Article 14. Transparency
Provisions of this Agreement shall not oblige the Party to provide or allow access to any confidential information, including information concerning investors and their investments the disclosure of which would disturb the application of right or would contradict its right of protecting confidentiality or would cause damage to legitimate interests of certain investors.
Article 15. Consultations
The Parties, at the initiative of either Party, shall hold consultations on any issue concerning interpretation and application of this Agreement.

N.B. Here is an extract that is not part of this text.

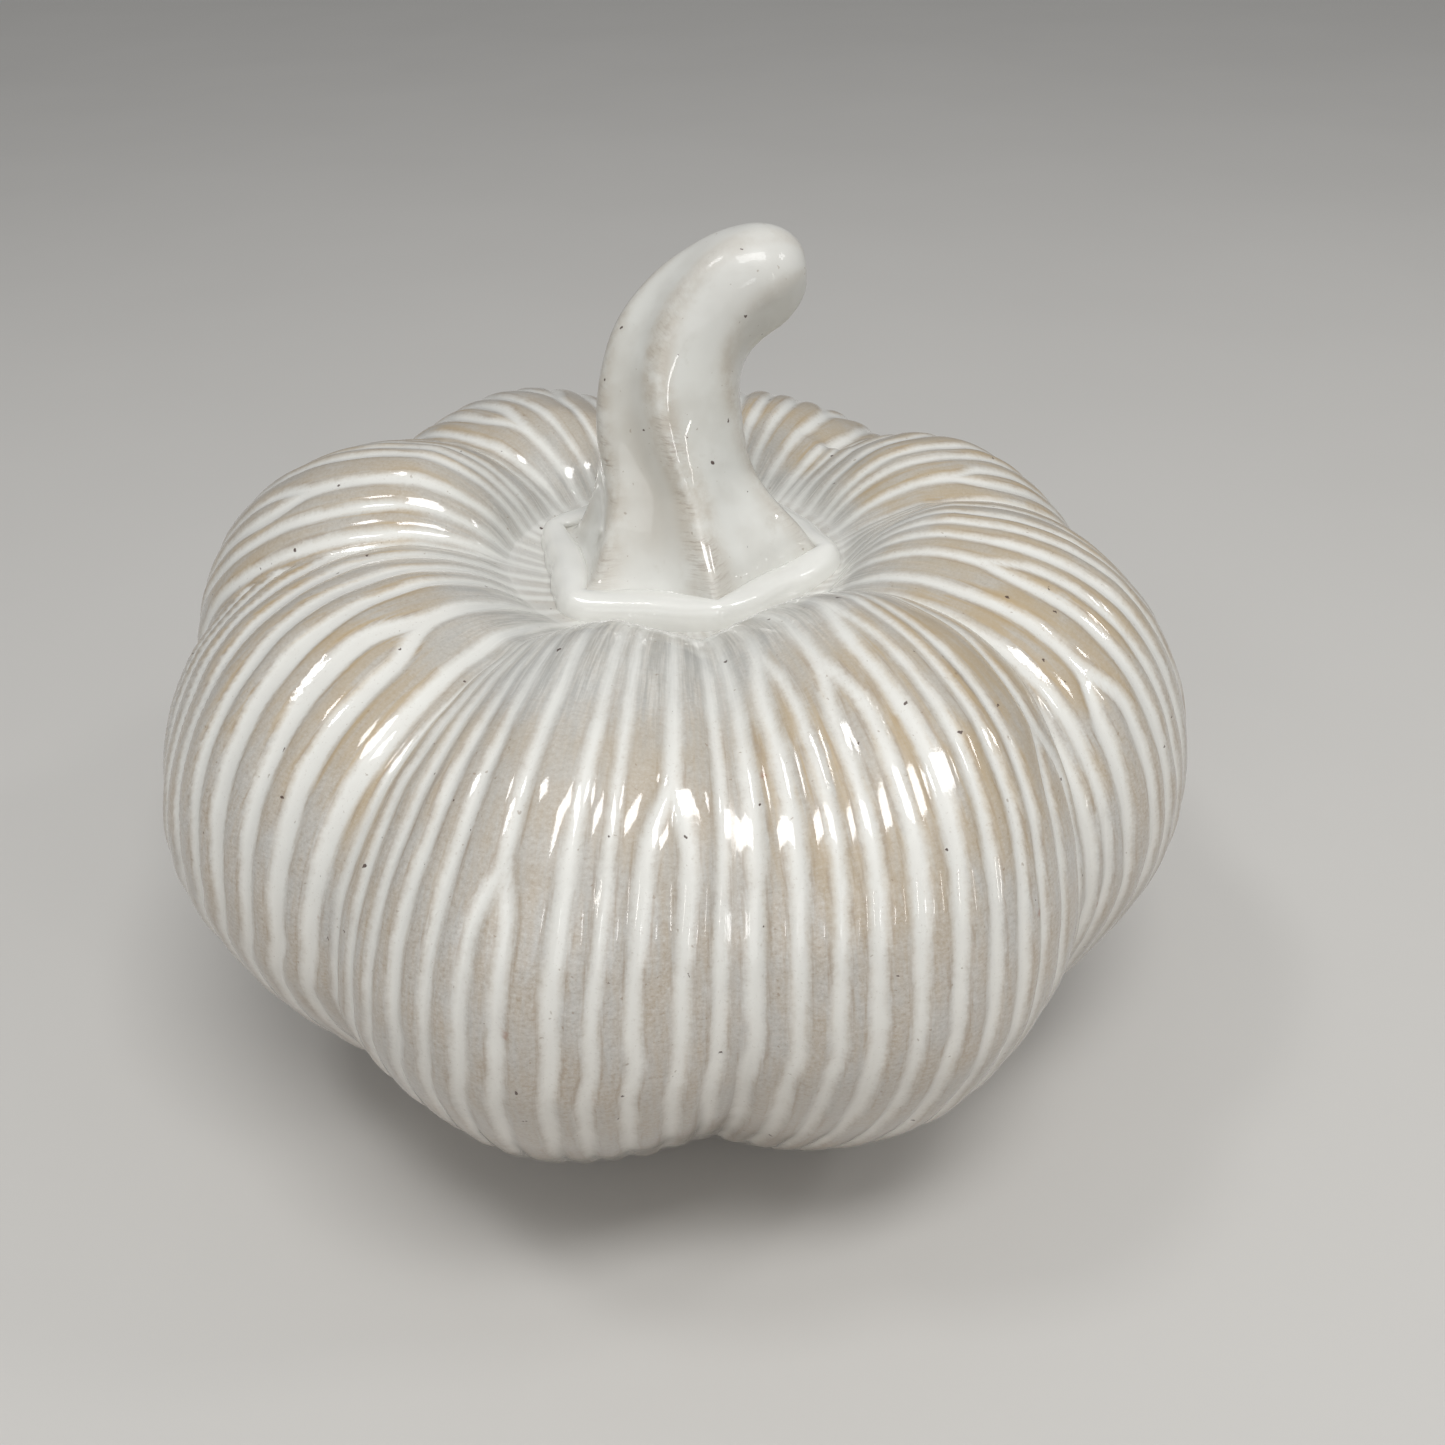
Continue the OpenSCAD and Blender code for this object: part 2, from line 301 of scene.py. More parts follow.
def groove_places(lobe, random):
    places = GROOVES[lobe]
    if isinstance(places, int):
        places = (np.arange(places) + 0.5 + random.uniform(-0.12, 0.12, places)) / places
    return np.array(places)


def groove_lines(lobe, along, random):
    """t of each groove's middle on every row, and the mean gap between grooves in t."""
    places = groove_places(lobe, random)
    rise = smoothstep(76, 143, along)
    spread = 1 + SWING[lobe] * rise
    t = 1 - (1 - places[:, None]) * spread
    t = t - BOW[lobe] * smoothstep(100, 142, along) * np.sin(math.pi * places)[:, None]
    t = t - KINK * smoothstep(KINK_AT, KINK_AT - 9, along)
    for fork_lobe, line, height in FORKS:
        if fork_lobe == lobe:
            close = smoothstep(height - FORK_LENGTH, height, along) ** 1.3
            middle = (t[line] + t[line + 1]) / 2
            t[line], t[line + 1] = mix(t[line], middle, close), mix(t[line + 1], middle, close)
    gap = spread / len(places)
    phase = random.uniform(0, 2 * math.pi, (4, len(places), 1))
    wobble = (0.028 * np.sin(along / 11 + phase[0]) + 0.016 * np.sin(along / 4.3 + phase[1])
              + 0.035 * np.sin(along / 2.3 + phase[2]) * np.exp(-((along - KINK_AT) / 3.5) ** 2))
    return t + wobble * gap, gap, phase[3]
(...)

The place and time of holding consultations shall be agreed by competent authorities of the States of the Parties through diplomatic channels.
Article 16. Amendments and Additions
By the mutual consent, the Parties may make amendments and additions to this Agreement.
Article 17. Entry Into Force, Duration and Termination
1. This Agreement shall enter into force on the date of the receipt through diplomatic channels of the latter written notification informing that the internal procedures required for the entry into force of this Agreement have been completed by the Parties.
2. This Agreement shall rermain in force for the period of ten (10) years and shall be automatically prolonged thereafter for the next ten year periods unless, one year before the expiration of the initial or any subsequent ten (10) years period, either Party notifies in writing through diplomatic channels the other Party of its intention to terminate the Agreement. The Agreement shall cease to be effective one year after the receipt of the notice of its termination by the other Party.
3. In respect of investments made prior to the termination of this Agreement, the Articles 1-16 of this Agreement shall continue to be effective for a period of ten years from the date of termination of this Agreement.
Conclusion
Done at Astana on 02 of July 2012 in duplicate in the Macedonian, Kazakh, Russian and English languages, all texts being equally authentic. In case of any divergence of interpretation of the provisions of this Agreement the Parties refer to the text in English.